For Student C, the frequency of biting his hand declined from the first to the second observation but continued to occur, at a lower frequency, in the third observation. Pushing an adult away declined to zero after the first observation, as did throwing objects and leaving an activity by simply walking away.

At the conclusion of the project, one EA remarked that she had “grown more” in the past year (with regard to her ability to manage behaviour) than she had in the previous 10 years. Some staff members felt the “feedback” meetings after observation were the most helpful feature of the service provided; others felt that the coaching component was most important. These accounts suggested to Jacquie that implementation support needed to reflect classroom needs. (The changes in behaviours were a kind of “bonus” at the end of the project.) Jacquie was able to answer her own questions about the implementation model and how to deliver support.

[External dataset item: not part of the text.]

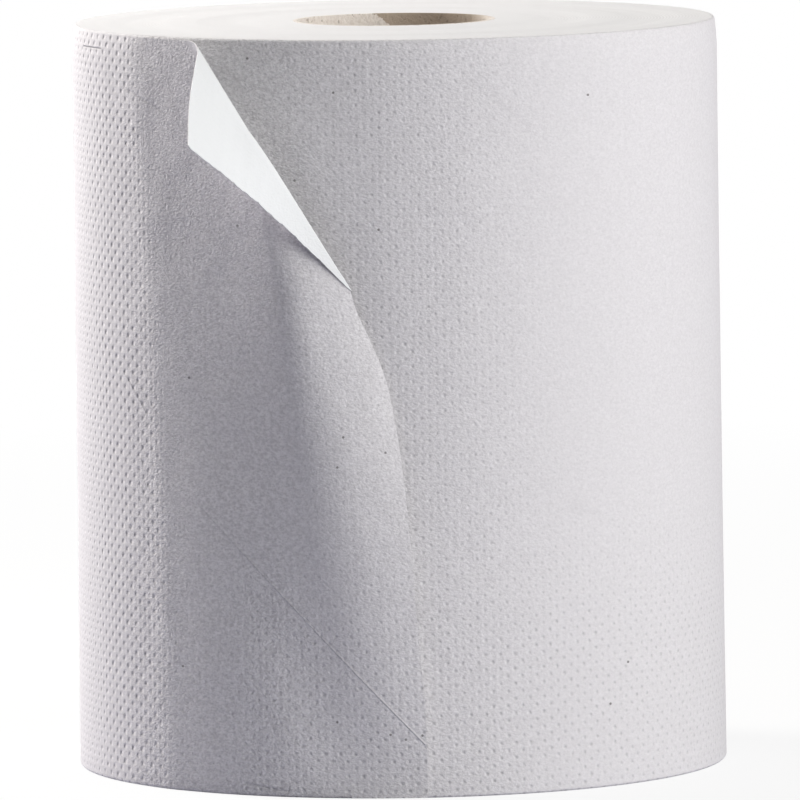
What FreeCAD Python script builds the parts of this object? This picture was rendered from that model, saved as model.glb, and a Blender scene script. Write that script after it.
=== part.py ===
import FreeCAD, Part
import math
import os

from FreeCAD import Vector

# A wound roll of embossed hand towel on a thin card core, standing on its end.
# Millimetres. The origin is on the axis at the foot, +Z runs up the axis, and the loose
# end of the web faces -Y. Angles are seen from above, from the front (-Y) towards +X.

# The wound roll
WEB_WIDTH = 210.0
ROLL_RADIUS = 91.0
RIM_ROUNDING = 0.8
SHEET_THICKNESS = 0.3

# The core
CORE_BORE_RADIUS = 27.5
CORE_WALL = 1.0

# The ends of the turns: rings of them stand a little proud of the next, in both end faces
SUNK_RINGS = 2
RING_STEP = 0.4
RING_SLOPE = 0.3

# The loose outer end, in evenly spaced levels from the foot to where the corner folds over
LIFT_OFF_DEGREES = (9.0, 18.0, 25.0, 31.0, 35.0, 39.0, 42.0)
CREST_X = (-4.0, -6.5, -12.0, -17.5, -22.0, -27.0, -30.5)
CREST_WIDTH = (12.0, 14.0, 17.0, 17.0, 15.5, 13.0, 9.5)
FLANK_DEGREES = (-2.0, -1.0, -1.0, -1.0, 0.0, 0.5, 1.0)
FLANK_RADIUS = (160.0, 120.0, 95.0, 72.0, 54.0, 47.0, 43.0)
FREE_EDGE_X = (6.5, 6.2, 4.3, 2.7, 0.4, -3.9, -12.9)
END_FOOT = 0.2
END_TOP_DROP = 0.6
ROOT_SINK = 0.5

# The top corner of the loose end, folded over towards the front
FOLD_DROP = 69.0
FOLD_TOP_DEGREES = 39.5
TOP_LIFT_OFF_DEGREES = 50.0
CREST_LEAN = 0.2
CORNER_DEGREES = 26.0
CORNER_STAND_OFF = 40.0
CORNER_DROP = 26.2
CUT_EDGE_BOW = 1.2
CURL_REACH = 6.0
FOLD_TIP = 0.03

# How finely the loose end's faces are drawn and worked out
STRAIGHT_COLUMNS = 2
CREST_COLUMNS = 2
FLANK_COLUMNS = 2
LEVELS_BELOW_FOLD = 4
LEVELS_OF_FOLD = 3
CURL_COLUMNS = 3
FLAP_COLUMNS = 2
SEAM_TOLERANCE = 0.02
SLOPE_STEP = 0.25
EDGE_HALVINGS = 50

CORE_RADIUS = CORE_BORE_RADIUS + CORE_WALL
END_TOP = WEB_WIDTH - END_TOP_DROP
FOLD_FOOT = WEB_WIDTH - FOLD_DROP


def blend(values, x):
    """A smooth curve through evenly spaced values, where x runs from 0 to 1."""
    last = len(values) - 1
    place = min(max(x, 0.0), 1.0) * last
    k = min(int(place), last - 1)
    t = place - k
    before = values[max(k - 1, 0)]
    start = values[k]
    end = values[k + 1]
    after = values[min(k + 2, last)]
    slope_in = (end - before) / 2.0
    slope_out = (after - start) / 2.0
    rise = end - start
    square = 3 * rise - 2 * slope_in - slope_out
    cube = slope_in + slope_out - 2 * rise
    return start + t * slope_in + t ** 2 * square + t ** 3 * cube


def fold_share(z):
    """0 at the foot of the fold and 1 at the top of the loose end."""
    return max(z - FOLD_FOOT, 0.0) / (END_TOP - FOLD_FOOT)


def section(z):
    """The loose end's plan curve at height z: a straight run, a crest and a wider bend after it."""
    level = (z - END_FOOT) / (FOLD_FOOT - END_FOOT)
    lift_off = -blend(LIFT_OFF_DEGREES, level)
    lift_off += (LIFT_OFF_DEGREES[-1] - TOP_LIFT_OFF_DEGREES) * fold_share(z)
    lift_off = math.radians(lift_off)
    crest_x = blend(CREST_X, level) - CREST_LEAN * max(z - FOLD_FOOT, 0.0)
    width = blend(CREST_WIDTH, level)
    flank = math.radians(blend(FLANK_DEGREES, level))
    root_x = (ROLL_RADIUS - ROOT_SINK) * math.sin(lift_off)
    straight = (crest_x - root_x) / math.cos(lift_off) - width / 2.0
    return lift_off, straight, width, flank, blend(FLANK_RADIUS, level)


def sheet_point(u, z):
    """A point on the front of the loose end, u along the web from where it leaves the roll."""
    lift_off, straight, width, flank, wide = section(z)
    radius = width / (flank - lift_off)
    run = min(u, straight)
    turned = lift_off + min(max(u - straight, 0.0), width) / radius
    last = flank + max(u - straight - width, 0.0) / wide
    foot = ROLL_RADIUS - ROOT_SINK
    x = foot * math.sin(lift_off) + run * math.cos(lift_off)
    y = -foot * math.cos(lift_off) + run * math.sin(lift_off)
    x += radius * (math.sin(turned) - math.sin(lift_off)) + wide * (math.sin(last) - math.sin(flank))
    y += radius * (math.cos(lift_off) - math.cos(turned)) + wide * (math.cos(flank) - math.cos(last))
    return Vector(x, y, z)


def sheet_along(u, z):
    """The direction of the web at a point of the loose end."""
    lift_off, straight, width, flank, wide = section(z)
    turned = lift_off + (flank - lift_off) * min(max(u - straight, 0.0), width) / width
    turned += max(u - straight - width, 0.0) / wide
    return Vector(math.cos(turned), math.sin(turned), 0)


def sheet_normal(u, z):
    """The outward normal of the loose end."""
    rise = sheet_point(u, z + SLOPE_STEP) - sheet_point(u, z - SLOPE_STEP)
    return sheet_along(u, z).cross(rise).normalize()


def edge_x(z):
    """Where the loose end stops: the free edge, and above it the fold line."""
    if z <= FOLD_FOOT:
        return blend(FREE_EDGE_X, (z - END_FOOT) / (FOLD_FOOT - END_FOOT))
    top_x = -ROLL_RADIUS * math.sin(math.radians(FOLD_TOP_DEGREES))
    return FREE_EDGE_X[-1] + (top_x - FREE_EDGE_X[-1]) * fold_share(z)


def edge_u(z):
    """The length of web from the roll to the free edge or fold line, found by halving."""
    target = edge_x(z)
    low = 0.0
    high = 2.0 * ROLL_RADIUS
    for _ in range(EDGE_HALVINGS):
        middle = (low + high) / 2.0
        if sheet_point(middle, z).x < target:
            low = middle
        else:
            high = middle
    return low


def corner_point():
    """The tip of the folded corner."""
    angle = math.radians(CORNER_DEGREES)
    reach = ROLL_RADIUS + CORNER_STAND_OFF
    return Vector(-reach * math.sin(angle), -reach * math.cos(angle), WEB_WIDTH - CORNER_DROP)


def flap_row(share):
    """One row of the folded corner, from the fold line round the curl to the cut edge.

    share is 0 at the foot of the fold and 1 at the top. Each point comes with its normal.
    """
    z = FOLD_FOOT + share * (END_TOP - FOLD_FOOT)
    u = edge_u(z)
    fold = sheet_point(u, z)
    along = sheet_along(u, z)
    size = FOLD_TIP + (1 - FOLD_TIP) * share
    fold_foot = sheet_point(edge_u(FOLD_FOOT), FOLD_FOOT)
    cut = fold_foot + (corner_point() - fold_foot) * size
    cut.z += CUT_EDGE_BOW * math.sin(math.pi * size)
    knee = fold + along * CURL_REACH * size
    out = (cut - knee).normalize()
    curl_end = knee + out * CURL_REACH * size
    above = z + SLOPE_STEP
    below = z - SLOPE_STEP
    rise = sheet_point(edge_u(above), above) - sheet_point(edge_u(below), below)
    row = [(fold, sheet_normal(u, z))]
    for k in range(CURL_COLUMNS):
        t = (k + 1) / CURL_COLUMNS
        point = fold * (1 - t) ** 2 + knee * 2 * t * (1 - t) + curl_end * t ** 2
        direction = along * (1 - t) + out * t
        row.append((point, direction.cross(rise).normalize()))
    for k in range(FLAP_COLUMNS):
        point = curl_end + (cut - curl_end) * ((k + 1) / FLAP_COLUMNS)
        row.append((point, out.cross(rise).normalize()))
    return row


def column_shares(z):
    """Where the columns stand along the web, closer together round the crest."""
    level = min(z, FOLD_FOOT)
    lift_off, straight, width, flank, wide = section(level)
    length = edge_u(level)
    stops = (0.0, straight, straight + width, length)
    shares = [0.0]
    for start, stop, count in zip(stops, stops[1:], (STRAIGHT_COLUMNS, CREST_COLUMNS, FLANK_COLUMNS)):
        shares += [(start + (stop - start) * (k + 1) / count) / length for k in range(count)]
    return shares


def sheet_row(z):
    """One row of the loose end, from the roll to the free edge or fold line, with normals."""
    length = edge_u(z)
    return [(sheet_point(share * length, z), sheet_normal(share * length, z)) for share in column_shares(z)]


def even_knots(count, degree):
    """Even knots and their multiplicities for a curve that runs from its first pole to its last."""
    knots = list(range(count - degree + 1))
    return knots, [degree + 1] + [1] * (len(knots) - 2) + [degree + 1]


def spline_face(poles, row_degree=3):
    """A smooth face drawn by rows of poles."""
    row_knots, row_repeats = even_knots(len(poles), row_degree)
    column_knots, column_repeats = even_knots(len(poles[0]), 3)
    surface = Part.BSplineSurface()
    surface.buildFromPolesMultsKnots(
        poles, row_repeats, column_repeats, row_knots, column_knots, False, False, row_degree, 3
    )
    return surface.toShape()


def behind(row):
    """The points on the back of the sheet behind a row of its front."""
    return [point - normal * SHEET_THICKNESS for point, normal in row]


def sheet_faces(rows):
    """The front and back faces of a patch of sheet."""
    front = [[point for point, normal in row] for row in rows]
    return [spline_face(front), spline_face([behind(row) for row in rows])]


def edge_strip(row):
    """The narrow face across the sheet's thickness along a border."""
    return spline_face([[point for point, normal in row], behind(row)], 1)


def loose_end():
    """The loose end and its folded corner, as one sheet of even thickness."""
    span = FOLD_FOOT - END_FOOT
    rise = END_TOP - FOLD_FOOT
    low = [sheet_row(END_FOOT + span * k / LEVELS_BELOW_FOLD) for k in range(LEVELS_BELOW_FOLD + 1)]
    high = [sheet_row(FOLD_FOOT + rise * k / LEVELS_OF_FOLD) for k in range(LEVELS_OF_FOLD + 1)]
    flap = [flap_row(k / LEVELS_OF_FOLD) for k in range(LEVELS_OF_FOLD + 1)]
    foot_and_top = [low[0], high[-1], flap[0], flap[-1]]
    roots = [[row[0] for row in low], [row[0] for row in high]]
    cut_edges = [[row[-1] for row in low], [row[-1] for row in flap]]
    faces = sheet_faces(low) + sheet_faces(high) + sheet_faces(flap)
    faces += [edge_strip(border) for border in foot_and_top + roots + cut_edges]
    sewn = Part.makeCompound(faces)
    sewn.sewShape(SEAM_TOLERANCE)
    return Part.Solid(sewn.Shells[0])


def wound_web():
    """The wound turns as one body, with some rings of turns sunk a little in both end faces."""
    outer = ROLL_RADIUS
    ring = (outer - CORE_RADIUS) / (2 * SUNK_RINGS + 1)
    outline = [(CORE_RADIUS, 0.0)]
    for k in range(SUNK_RINGS):
        start = CORE_RADIUS + ring * (2 * k + 1)
        outline += [(start, 0.0), (start + RING_SLOPE, RING_STEP)]
        outline += [(start + ring - RING_SLOPE, RING_STEP), (start + ring, 0.0)]
    outline += [(outer - RIM_ROUNDING, 0.0), (outer, RIM_ROUNDING)]
    upper = [(r, WEB_WIDTH - z) for r, z in reversed(outline)]
    points = [Vector(r, 0, z) for r, z in outline + upper]
    wire = Part.makePolygon(points + [points[0]])
    return Part.Face(wire).revolve(Vector(0, 0, 0), Vector(0, 0, 1), 360)


def paper_roll():
    """The wound web with its loose end, one continuous sheet and so one solid."""
    return wound_web().fuse(loose_end()).Solids[0]


def core_tube():
    """The card tube that the web is wound on."""
    tube = Part.makeCylinder(CORE_RADIUS, WEB_WIDTH)
    return tube.cut(Part.makeCylinder(CORE_BORE_RADIUS, WEB_WIDTH))


os.makedirs("parts", exist_ok=True)
paper_roll().exportStep("parts/paper_roll.step")
core_tube().exportStep("parts/core_tube.step")
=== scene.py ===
import math

import bpy
import numpy as np
from mathutils import Matrix, Vector


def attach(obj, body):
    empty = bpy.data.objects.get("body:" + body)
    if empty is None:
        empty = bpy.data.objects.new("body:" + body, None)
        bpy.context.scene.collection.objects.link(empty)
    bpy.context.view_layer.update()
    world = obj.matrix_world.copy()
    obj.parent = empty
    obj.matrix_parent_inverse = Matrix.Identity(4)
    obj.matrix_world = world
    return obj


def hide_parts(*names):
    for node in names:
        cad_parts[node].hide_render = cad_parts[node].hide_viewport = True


# Looks of the paper towel roll. Millimetres here, metres in the scene. The roll stands on z = 0,
# and the loose end of the web faces -Y. Values that the solids also have are the same ones, except
# for softer shoulders on the rings and a folded corner that hangs a little lower and sags.

MM = 0.001

# The wound roll and its core
WEB_WIDTH = 210.0
ROLL_RADIUS = 91.0
RIM_ROUNDING = 0.8
SHEET_THICKNESS = 0.3
CORE_RADIUS = 28.5
SUNK_RINGS = 2
RING_STEP = 0.4
RING_SHOULDER = 8.0
RIM_DRAW_IN = 0.7
RIM_DRAW_IN_DEPTH = 9.0
RIM_FADE = 4.0
TURN_UNEVENNESS = 0.07
TURN_WAVES = (1.7, 2.9, 4.3, 7.9)
WALL_UNEVENNESS = 0.12
WALL_WAVES = (37.0, 83.0, 140.0)
SWELLS_ROUND = 3
SWELL_SHARE = 0.4
FOOT_SPREAD = 0.7
SPREAD_FROM_RADIUS = 40.0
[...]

These outcomes are consistent with teaching staff reports of declines in the severity of challenging behaviour that occurred in their classrooms. Targeted problematic behaviours declined to low levels or to zero in all instances. While it is possible that maturation of students or simple exposure to classroom expectations contributed to the improvements reported directly through observation or indirectly through ratings, the nature of the characteristics of the students with ASD who participated in this project, the specific behaviour targets identified, and the overt connection with the particular interventions applied suggest that the implementation support provided by Jacquie and school district staff may well have been at least an important contributor to improvements in the education of these three children.

The results obtained from the surveys administered to staff support the effectiveness of the implementation model in enhancing staff skills and illustrate the importance of framing organization, planning and adequate support for implementation within the context of specific classroom needs. Different classroom contexts require different mixes of support to enhance the capacity of all staff in addressing the needs of exceptional children in a classroom.